In response to message #10
 
   .......So? So they'd be a franchise, or just 'the next generation'. The only person who 'earned' anything in the movie that wasnt them trying to get together funds, credibility, and technology was Holtzmann anyway, and she could have totally been Egon's brilliant protege who surpassed him to the point he retired somewhere into a pure research position (to explain his absence).

Just because you aren't the first to do something doesn't mean you didn't deserve to be the second.

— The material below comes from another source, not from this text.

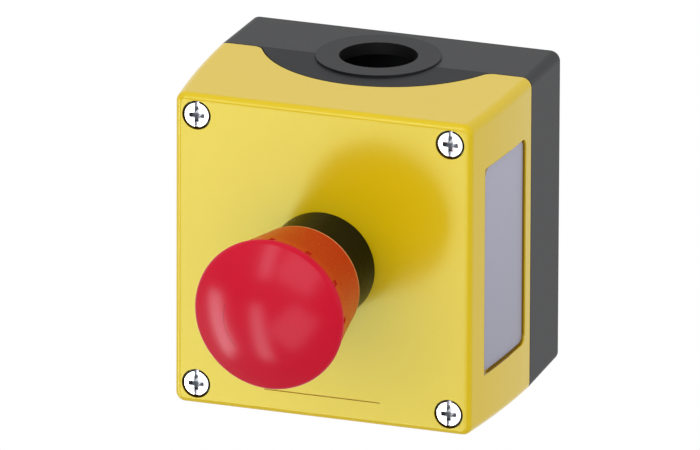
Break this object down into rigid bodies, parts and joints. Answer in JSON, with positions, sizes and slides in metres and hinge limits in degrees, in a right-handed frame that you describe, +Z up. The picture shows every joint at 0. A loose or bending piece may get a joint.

Being CRAP at it means you didn't deserve to be the second.

The movie was a mash up of the first movie and the video game that was essentially 'Ghostbusters 3', and it didn't 'earn' any of it. It was built up entirely on 'it's Ghostbusters' 'it's women' 'everybody who doesn't like it are misogynists' 'we have five main characters who you already know from other things released as recently as THIS YEAR so they're already on your mind'.

It was designed to not fail. And yet it STILL IS.

Even with all the press, all the big names, and the GHOSTBUSTERS BRAND it made barely a third of its budget back opening weekend. The original, with none of that (well, okay, except Bill Murray, Dan Ackroyd, Sugorney Weaver, Annie Potts, and Rick Moranis) made just under half.

The new movie took more than two weeks to make its budget back, worldwide. The original made it back and eight million more in nine days, domestic.